Eli Lilly (LLY) is ~13% below its recent peak and down ~8% year-to-date, trading at roughly 43x trailing EPS versus the S&P 500's ~25x. Revenue grew ~45% to over $65B last year and market cap is about $900B, driven by GLP-1 drugs Zepbound and Mounjaro. Consensus analyst price target is just under $1,230, implying ~24% upside, but the stock's rich valuation and sector pressure to lower GLP-1 pricing create meaningful downside risk.

Analysis

LLY’s premium multiple is a pricing-on-hope trade — the market is paying for multi-year GLP-1 revenue and margin expansion rather than near-term earnings visibility. That makes the stock sensitive to payor actions and margin squeezes: a 20–30% realized pricing shock across GLP-1s would likely shave mid- to high-single-digit percentage points off company EBIT within 12–24 months, enough to force a multiple reset if accompanied by guidance cuts. Second-order winners from a softening GLP-1 price environment are CDMOs and API suppliers who still benefit from volume-led capacity commitments, while losers are the most GLP-1-concentrated names and high-multiple growth holders (including passive funds and volatility sellers) who can be forced to liquidate into weakness.

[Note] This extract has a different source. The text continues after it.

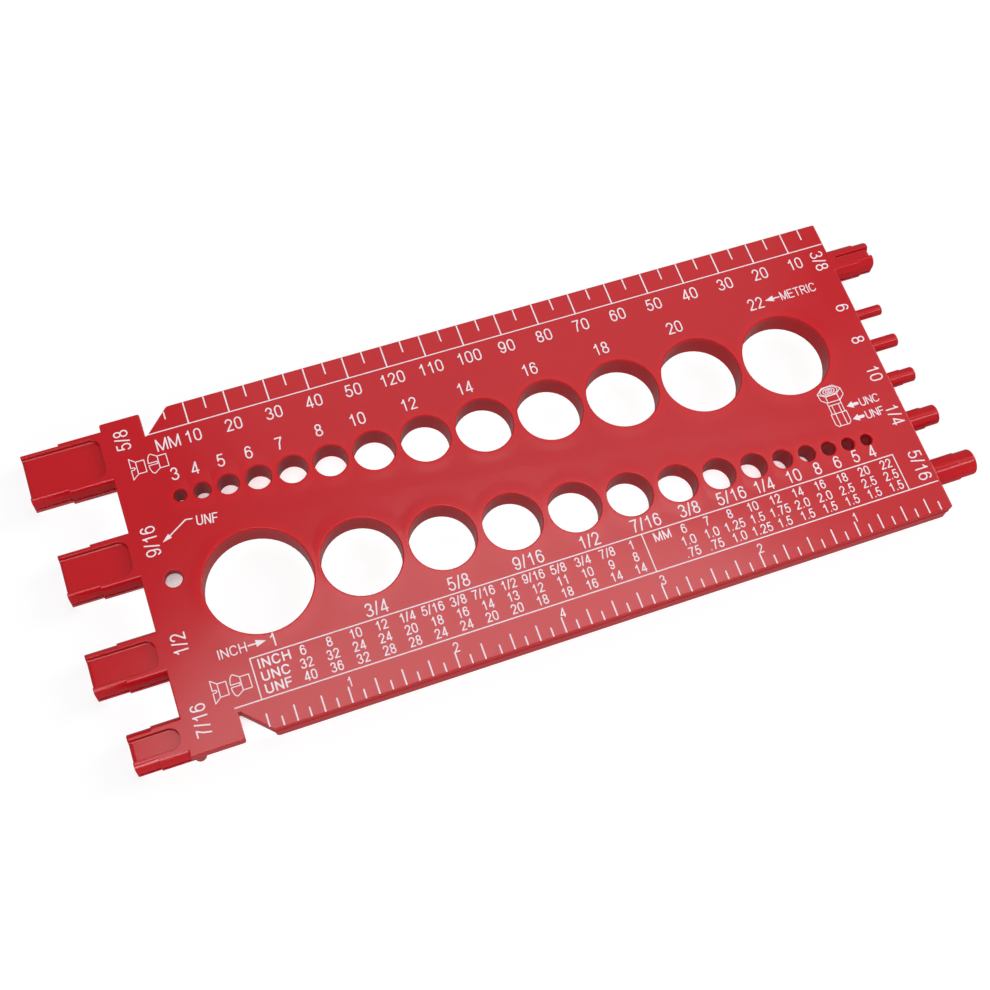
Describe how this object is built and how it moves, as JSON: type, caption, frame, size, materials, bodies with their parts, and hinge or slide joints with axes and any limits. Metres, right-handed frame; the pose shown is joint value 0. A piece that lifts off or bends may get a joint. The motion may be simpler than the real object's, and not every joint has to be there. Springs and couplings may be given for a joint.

Retail momentum flows and concentrated options positioning around LLY create non-linear intraday moves; implied vol already discounts much of the upside, so catalyst-driven spikes (Medicare negotiation headlines, trial readouts) will move price faster than fundamentals. Monitor three discrete catalyst windows: (1) near-term quarterly guidance (next 1–3 months) for revisions in unit growth vs price/mix, (2) 6–12 month regulatory/payor developments (Medicare/legislative chatter) that can permanently change realized prices, and (3) 12–24 month competitive/patent litigation outcomes that determine GLP-1 share. Tail risks are binary and asymmetric — a surprise price-control policy or an adverse safety signal could compress valuation by >20% quickly; conversely, durable formulary wins and broader label expansion would sustain a premium but are already partly priced in.